Problem to solve: Below is a listing; restate from it, character for character, the lines beginning at the line holding "wall_bracket();" and ending at the line holding "in imported if", both included.
[begin The records]
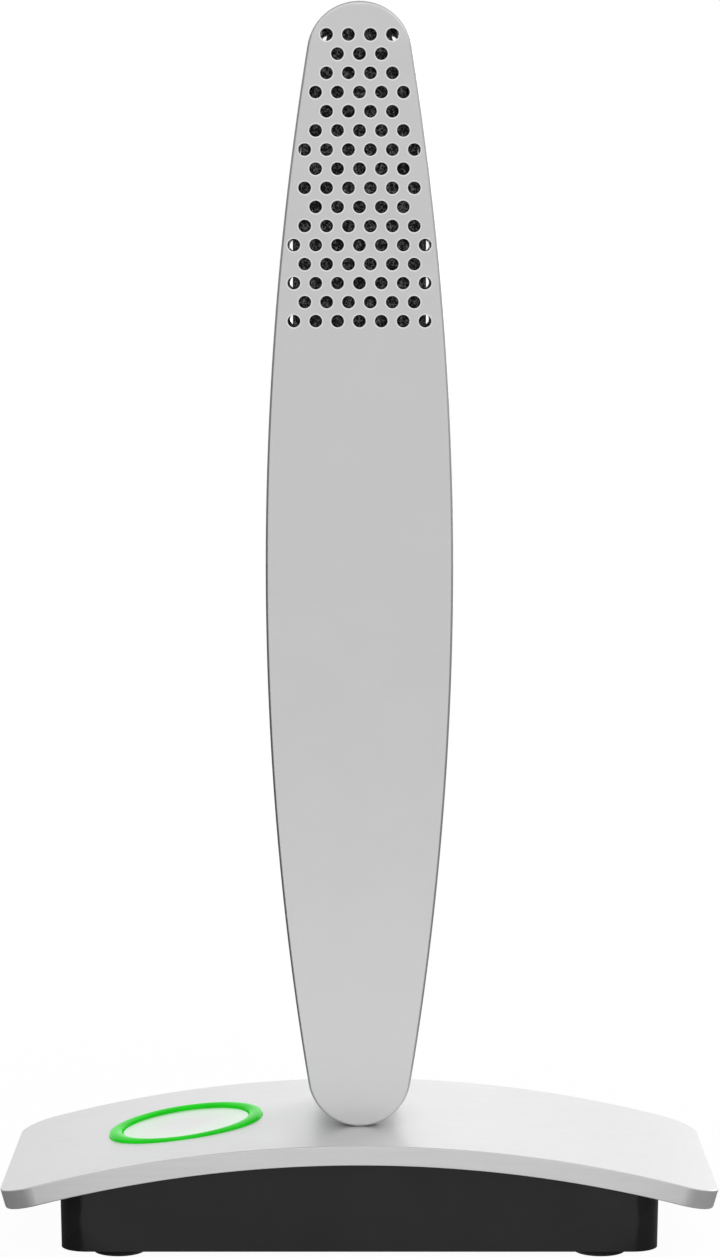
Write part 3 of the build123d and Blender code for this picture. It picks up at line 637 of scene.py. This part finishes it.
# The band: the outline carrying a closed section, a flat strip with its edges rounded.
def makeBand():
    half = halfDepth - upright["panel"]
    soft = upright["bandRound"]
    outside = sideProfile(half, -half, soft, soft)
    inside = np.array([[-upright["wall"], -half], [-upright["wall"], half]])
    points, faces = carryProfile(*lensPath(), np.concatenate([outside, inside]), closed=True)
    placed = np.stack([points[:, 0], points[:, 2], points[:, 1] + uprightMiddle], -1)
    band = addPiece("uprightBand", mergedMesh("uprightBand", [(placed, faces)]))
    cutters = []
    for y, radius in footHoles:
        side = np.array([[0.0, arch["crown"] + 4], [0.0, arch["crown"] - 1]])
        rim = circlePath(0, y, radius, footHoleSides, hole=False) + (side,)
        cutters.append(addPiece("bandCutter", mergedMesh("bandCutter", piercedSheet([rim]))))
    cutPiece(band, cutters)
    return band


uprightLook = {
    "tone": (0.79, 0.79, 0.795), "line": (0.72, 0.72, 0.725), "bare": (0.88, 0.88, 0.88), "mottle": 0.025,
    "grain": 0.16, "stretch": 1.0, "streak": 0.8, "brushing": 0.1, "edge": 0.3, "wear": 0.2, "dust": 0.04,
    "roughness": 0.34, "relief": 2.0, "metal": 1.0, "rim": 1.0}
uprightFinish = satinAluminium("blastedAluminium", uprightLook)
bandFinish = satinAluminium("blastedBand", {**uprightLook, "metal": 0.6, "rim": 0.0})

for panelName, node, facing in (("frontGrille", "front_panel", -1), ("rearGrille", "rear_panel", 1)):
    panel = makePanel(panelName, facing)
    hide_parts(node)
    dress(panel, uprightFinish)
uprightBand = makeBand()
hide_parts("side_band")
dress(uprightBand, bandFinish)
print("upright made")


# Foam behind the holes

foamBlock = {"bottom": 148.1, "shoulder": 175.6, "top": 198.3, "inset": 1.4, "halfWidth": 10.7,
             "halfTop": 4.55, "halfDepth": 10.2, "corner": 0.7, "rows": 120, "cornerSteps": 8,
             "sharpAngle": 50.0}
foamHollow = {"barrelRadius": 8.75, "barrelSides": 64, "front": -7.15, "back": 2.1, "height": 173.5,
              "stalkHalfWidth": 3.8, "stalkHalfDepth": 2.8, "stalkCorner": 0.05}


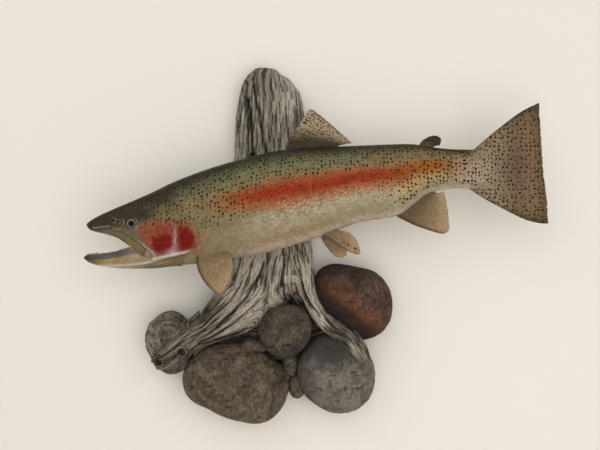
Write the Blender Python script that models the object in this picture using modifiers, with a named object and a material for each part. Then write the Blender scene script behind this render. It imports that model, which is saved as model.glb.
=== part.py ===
[end The records]
[begin The records]
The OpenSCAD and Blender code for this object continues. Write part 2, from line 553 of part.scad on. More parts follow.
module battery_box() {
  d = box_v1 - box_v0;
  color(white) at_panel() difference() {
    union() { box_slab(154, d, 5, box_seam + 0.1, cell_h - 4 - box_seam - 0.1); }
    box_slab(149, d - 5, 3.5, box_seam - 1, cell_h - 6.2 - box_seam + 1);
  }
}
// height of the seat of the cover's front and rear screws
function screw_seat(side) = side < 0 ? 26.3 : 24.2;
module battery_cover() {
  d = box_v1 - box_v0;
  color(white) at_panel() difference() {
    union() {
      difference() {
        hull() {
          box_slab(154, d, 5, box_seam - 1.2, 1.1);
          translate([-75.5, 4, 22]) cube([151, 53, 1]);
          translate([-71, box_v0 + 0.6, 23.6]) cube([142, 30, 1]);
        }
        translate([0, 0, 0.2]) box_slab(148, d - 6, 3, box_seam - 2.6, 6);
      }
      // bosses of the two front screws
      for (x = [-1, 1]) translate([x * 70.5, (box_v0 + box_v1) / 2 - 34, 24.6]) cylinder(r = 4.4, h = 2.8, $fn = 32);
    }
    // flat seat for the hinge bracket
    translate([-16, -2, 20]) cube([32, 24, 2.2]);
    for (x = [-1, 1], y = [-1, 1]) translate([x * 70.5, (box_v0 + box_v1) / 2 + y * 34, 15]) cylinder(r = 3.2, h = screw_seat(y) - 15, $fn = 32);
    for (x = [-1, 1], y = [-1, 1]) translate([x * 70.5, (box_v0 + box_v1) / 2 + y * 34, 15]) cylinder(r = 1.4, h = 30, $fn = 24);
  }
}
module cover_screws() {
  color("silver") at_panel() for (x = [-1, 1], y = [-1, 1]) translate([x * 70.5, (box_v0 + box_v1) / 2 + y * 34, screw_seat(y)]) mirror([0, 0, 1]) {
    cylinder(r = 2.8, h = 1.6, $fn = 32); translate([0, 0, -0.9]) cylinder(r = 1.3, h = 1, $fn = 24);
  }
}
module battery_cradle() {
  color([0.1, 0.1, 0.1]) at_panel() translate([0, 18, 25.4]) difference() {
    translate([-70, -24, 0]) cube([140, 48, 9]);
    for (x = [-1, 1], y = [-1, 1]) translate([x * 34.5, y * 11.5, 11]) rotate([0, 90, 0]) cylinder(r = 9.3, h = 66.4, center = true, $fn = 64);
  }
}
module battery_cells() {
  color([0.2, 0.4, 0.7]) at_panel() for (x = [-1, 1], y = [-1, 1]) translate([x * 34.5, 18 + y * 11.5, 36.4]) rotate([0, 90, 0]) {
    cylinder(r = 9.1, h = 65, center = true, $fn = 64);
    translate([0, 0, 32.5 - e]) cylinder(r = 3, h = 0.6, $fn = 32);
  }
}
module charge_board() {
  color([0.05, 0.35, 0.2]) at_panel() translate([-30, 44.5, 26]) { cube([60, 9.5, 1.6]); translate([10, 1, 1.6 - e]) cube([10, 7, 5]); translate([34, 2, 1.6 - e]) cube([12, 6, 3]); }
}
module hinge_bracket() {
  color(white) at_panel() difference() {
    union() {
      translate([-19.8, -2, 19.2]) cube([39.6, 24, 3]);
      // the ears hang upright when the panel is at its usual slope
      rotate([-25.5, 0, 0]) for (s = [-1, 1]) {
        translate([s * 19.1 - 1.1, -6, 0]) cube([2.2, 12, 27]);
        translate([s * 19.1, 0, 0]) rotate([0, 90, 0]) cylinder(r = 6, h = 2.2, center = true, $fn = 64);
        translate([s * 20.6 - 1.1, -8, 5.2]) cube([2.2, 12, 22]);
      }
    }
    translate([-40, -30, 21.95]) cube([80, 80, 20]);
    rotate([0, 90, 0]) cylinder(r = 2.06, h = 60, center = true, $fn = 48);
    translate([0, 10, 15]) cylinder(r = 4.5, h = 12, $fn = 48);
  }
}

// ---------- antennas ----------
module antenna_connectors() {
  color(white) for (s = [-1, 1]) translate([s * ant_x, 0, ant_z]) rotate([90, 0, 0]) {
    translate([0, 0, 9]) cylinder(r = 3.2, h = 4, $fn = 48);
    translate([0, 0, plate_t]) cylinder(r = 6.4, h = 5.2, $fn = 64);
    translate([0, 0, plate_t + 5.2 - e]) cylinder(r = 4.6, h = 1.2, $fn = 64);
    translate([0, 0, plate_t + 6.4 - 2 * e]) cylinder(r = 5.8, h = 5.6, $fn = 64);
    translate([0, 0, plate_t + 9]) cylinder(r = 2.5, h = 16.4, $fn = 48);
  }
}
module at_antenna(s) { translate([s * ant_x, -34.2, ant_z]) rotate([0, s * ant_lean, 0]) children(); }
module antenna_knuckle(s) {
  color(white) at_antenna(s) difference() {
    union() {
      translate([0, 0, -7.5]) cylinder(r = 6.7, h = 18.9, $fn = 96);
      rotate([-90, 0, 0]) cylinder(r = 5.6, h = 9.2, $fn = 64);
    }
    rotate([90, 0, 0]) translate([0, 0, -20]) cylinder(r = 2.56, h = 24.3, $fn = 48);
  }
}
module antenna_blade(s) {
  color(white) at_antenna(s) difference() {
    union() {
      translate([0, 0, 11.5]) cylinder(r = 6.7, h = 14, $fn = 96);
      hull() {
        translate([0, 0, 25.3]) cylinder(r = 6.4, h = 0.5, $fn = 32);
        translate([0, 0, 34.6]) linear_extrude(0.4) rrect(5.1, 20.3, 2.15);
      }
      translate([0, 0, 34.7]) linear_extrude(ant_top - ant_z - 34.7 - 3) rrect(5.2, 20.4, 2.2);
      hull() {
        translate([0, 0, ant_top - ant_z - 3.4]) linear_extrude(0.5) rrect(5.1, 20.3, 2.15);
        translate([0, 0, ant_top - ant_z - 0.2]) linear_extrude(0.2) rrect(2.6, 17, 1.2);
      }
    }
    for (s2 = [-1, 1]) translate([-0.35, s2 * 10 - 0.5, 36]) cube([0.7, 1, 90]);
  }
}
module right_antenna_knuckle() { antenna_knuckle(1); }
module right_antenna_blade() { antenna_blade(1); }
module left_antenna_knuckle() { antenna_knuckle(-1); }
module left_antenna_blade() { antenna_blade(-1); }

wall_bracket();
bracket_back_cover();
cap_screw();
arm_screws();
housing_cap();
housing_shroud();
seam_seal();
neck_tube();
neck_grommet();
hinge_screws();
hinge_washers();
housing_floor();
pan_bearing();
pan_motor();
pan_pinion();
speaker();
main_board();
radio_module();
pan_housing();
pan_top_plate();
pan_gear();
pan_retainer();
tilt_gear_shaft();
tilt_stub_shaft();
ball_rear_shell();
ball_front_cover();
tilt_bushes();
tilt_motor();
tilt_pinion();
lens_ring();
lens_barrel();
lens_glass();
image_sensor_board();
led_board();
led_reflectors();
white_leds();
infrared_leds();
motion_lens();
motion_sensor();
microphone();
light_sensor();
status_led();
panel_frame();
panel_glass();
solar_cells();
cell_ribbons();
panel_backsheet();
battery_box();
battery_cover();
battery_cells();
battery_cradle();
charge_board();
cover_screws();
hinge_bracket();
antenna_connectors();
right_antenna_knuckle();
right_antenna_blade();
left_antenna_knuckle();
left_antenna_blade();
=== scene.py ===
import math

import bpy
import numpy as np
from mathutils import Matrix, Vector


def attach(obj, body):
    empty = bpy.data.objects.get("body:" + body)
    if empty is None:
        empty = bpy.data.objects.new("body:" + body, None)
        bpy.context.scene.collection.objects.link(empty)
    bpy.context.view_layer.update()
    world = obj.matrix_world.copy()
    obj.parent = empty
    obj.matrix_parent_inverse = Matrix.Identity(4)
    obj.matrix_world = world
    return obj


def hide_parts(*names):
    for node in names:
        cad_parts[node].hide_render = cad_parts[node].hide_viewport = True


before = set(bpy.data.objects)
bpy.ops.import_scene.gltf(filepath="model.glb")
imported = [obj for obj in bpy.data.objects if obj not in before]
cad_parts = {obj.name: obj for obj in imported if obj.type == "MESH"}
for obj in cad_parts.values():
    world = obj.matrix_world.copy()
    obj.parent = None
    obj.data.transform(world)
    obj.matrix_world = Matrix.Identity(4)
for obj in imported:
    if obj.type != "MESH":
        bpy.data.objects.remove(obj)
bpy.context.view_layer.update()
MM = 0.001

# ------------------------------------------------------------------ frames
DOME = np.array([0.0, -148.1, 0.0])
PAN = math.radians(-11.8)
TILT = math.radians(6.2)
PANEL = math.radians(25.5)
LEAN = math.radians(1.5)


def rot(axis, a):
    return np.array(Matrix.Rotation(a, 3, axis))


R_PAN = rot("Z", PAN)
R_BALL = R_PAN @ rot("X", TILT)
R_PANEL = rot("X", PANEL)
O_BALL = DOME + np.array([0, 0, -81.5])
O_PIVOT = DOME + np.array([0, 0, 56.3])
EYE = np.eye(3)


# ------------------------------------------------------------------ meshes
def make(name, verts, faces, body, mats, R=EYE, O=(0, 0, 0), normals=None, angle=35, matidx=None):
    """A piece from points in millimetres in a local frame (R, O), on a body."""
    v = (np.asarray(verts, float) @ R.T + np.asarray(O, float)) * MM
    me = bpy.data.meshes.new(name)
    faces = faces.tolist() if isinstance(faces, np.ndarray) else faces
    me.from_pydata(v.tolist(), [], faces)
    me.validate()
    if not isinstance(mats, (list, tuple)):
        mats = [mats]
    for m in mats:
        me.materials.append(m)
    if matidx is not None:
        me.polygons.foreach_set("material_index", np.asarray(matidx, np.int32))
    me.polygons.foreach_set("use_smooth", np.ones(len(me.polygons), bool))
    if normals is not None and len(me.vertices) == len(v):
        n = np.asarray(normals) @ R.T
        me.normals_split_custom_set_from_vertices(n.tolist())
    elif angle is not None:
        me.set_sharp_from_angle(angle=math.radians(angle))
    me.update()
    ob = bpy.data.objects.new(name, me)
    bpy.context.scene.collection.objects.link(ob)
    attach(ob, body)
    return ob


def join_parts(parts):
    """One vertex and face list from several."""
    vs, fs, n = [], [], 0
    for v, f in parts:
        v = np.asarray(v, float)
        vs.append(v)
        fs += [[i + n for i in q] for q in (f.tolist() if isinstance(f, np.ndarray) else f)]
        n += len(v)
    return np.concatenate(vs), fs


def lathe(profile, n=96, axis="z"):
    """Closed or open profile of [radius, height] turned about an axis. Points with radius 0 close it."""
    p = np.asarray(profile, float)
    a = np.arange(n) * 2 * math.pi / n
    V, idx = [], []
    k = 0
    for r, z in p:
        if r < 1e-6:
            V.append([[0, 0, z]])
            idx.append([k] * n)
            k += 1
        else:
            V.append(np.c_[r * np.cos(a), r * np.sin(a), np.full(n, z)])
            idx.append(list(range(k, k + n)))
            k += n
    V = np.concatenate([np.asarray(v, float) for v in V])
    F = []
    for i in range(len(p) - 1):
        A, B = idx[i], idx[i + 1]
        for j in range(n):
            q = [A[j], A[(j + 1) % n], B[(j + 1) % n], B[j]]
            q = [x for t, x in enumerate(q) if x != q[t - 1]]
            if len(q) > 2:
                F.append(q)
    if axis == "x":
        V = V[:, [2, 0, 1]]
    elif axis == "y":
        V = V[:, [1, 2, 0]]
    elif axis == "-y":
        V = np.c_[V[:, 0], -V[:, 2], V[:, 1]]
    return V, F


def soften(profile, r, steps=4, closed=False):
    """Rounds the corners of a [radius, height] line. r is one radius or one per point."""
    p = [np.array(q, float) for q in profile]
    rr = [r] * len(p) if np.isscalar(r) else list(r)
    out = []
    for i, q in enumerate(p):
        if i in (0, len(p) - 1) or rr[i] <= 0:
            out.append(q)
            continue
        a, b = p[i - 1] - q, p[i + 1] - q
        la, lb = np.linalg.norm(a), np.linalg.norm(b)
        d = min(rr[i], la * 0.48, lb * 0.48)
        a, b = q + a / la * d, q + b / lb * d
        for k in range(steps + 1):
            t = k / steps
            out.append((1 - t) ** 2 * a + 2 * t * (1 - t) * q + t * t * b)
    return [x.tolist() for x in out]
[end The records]
[begin The records]
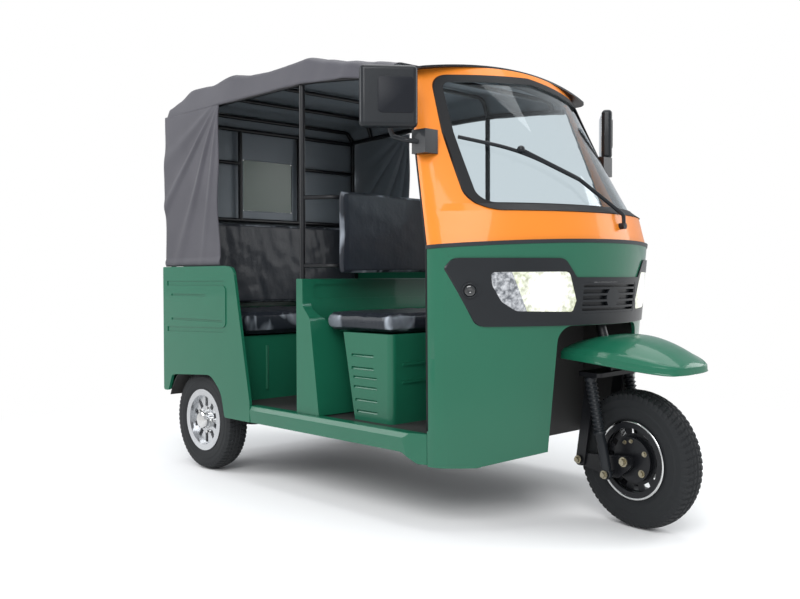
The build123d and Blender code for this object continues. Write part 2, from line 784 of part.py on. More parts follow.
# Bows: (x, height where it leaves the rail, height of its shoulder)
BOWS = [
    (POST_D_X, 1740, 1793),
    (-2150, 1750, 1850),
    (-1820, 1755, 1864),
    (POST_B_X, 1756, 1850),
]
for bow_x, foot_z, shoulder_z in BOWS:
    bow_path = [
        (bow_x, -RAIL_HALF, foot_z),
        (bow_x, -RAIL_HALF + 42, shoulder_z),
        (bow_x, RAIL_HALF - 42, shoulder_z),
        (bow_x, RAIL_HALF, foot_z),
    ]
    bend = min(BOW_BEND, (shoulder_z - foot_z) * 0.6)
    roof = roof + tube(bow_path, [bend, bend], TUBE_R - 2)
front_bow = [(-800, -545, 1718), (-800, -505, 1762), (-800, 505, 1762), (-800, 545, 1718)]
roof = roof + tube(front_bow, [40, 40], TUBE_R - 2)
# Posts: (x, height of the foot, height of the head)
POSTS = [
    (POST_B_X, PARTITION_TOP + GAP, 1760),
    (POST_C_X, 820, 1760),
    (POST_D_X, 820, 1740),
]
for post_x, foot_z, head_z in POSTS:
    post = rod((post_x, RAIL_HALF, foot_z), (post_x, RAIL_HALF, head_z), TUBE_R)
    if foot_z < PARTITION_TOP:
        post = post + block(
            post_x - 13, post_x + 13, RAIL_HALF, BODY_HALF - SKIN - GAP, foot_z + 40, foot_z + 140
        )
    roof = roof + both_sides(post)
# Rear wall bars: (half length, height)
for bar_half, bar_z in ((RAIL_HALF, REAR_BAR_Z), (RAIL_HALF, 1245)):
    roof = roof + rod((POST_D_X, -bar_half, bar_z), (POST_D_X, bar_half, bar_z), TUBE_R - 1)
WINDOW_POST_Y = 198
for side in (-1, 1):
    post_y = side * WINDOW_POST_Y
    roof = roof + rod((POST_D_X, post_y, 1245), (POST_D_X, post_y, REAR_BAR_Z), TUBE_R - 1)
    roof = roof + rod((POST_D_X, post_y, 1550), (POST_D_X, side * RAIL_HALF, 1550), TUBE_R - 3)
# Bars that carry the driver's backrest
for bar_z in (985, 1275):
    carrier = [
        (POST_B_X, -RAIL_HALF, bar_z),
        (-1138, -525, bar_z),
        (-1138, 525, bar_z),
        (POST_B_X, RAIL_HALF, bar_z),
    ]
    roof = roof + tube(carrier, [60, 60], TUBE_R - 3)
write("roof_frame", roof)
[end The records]
Complete answer:
wall_bracket();
bracket_back_cover();
cap_screw();
arm_screws();
housing_cap();
housing_shroud();
seam_seal();
neck_tube();
neck_grommet();
hinge_screws();
hinge_washers();
housing_floor();
pan_bearing();
pan_motor();
pan_pinion();
speaker();
main_board();
radio_module();
pan_housing();
pan_top_plate();
pan_gear();
pan_retainer();
tilt_gear_shaft();
tilt_stub_shaft();
ball_rear_shell();
ball_front_cover();
tilt_bushes();
tilt_motor();
tilt_pinion();
lens_ring();
lens_barrel();
lens_glass();
image_sensor_board();
led_board();
led_reflectors();
white_leds();
infrared_leds();
motion_lens();
motion_sensor();
microphone();
light_sensor();
status_led();
panel_frame();
panel_glass();
solar_cells();
cell_ribbons();
panel_backsheet();
battery_box();
battery_cover();
battery_cells();
battery_cradle();
charge_board();
cover_screws();
hinge_bracket();
antenna_connectors();
right_antenna_knuckle();
right_antenna_blade();
left_antenna_knuckle();
left_antenna_blade();
=== scene.py ===
import math

import bpy
import numpy as np
from mathutils import Matrix, Vector


def attach(obj, body):
    empty = bpy.data.objects.get("body:" + body)
    if empty is None:
        empty = bpy.data.objects.new("body:" + body, None)
        bpy.context.scene.collection.objects.link(empty)
    bpy.context.view_layer.update()
    world = obj.matrix_world.copy()
    obj.parent = empty
    obj.matrix_parent_inverse = Matrix.Identity(4)
    obj.matrix_world = world
    return obj


def hide_parts(*names):
    for node in names:
        cad_parts[node].hide_render = cad_parts[node].hide_viewport = True


before = set(bpy.data.objects)
bpy.ops.import_scene.gltf(filepath="model.glb")
imported = [obj for obj in bpy.data.objects if obj not in before]
cad_parts = {obj.name: obj for obj in imported if obj.type == "MESH"}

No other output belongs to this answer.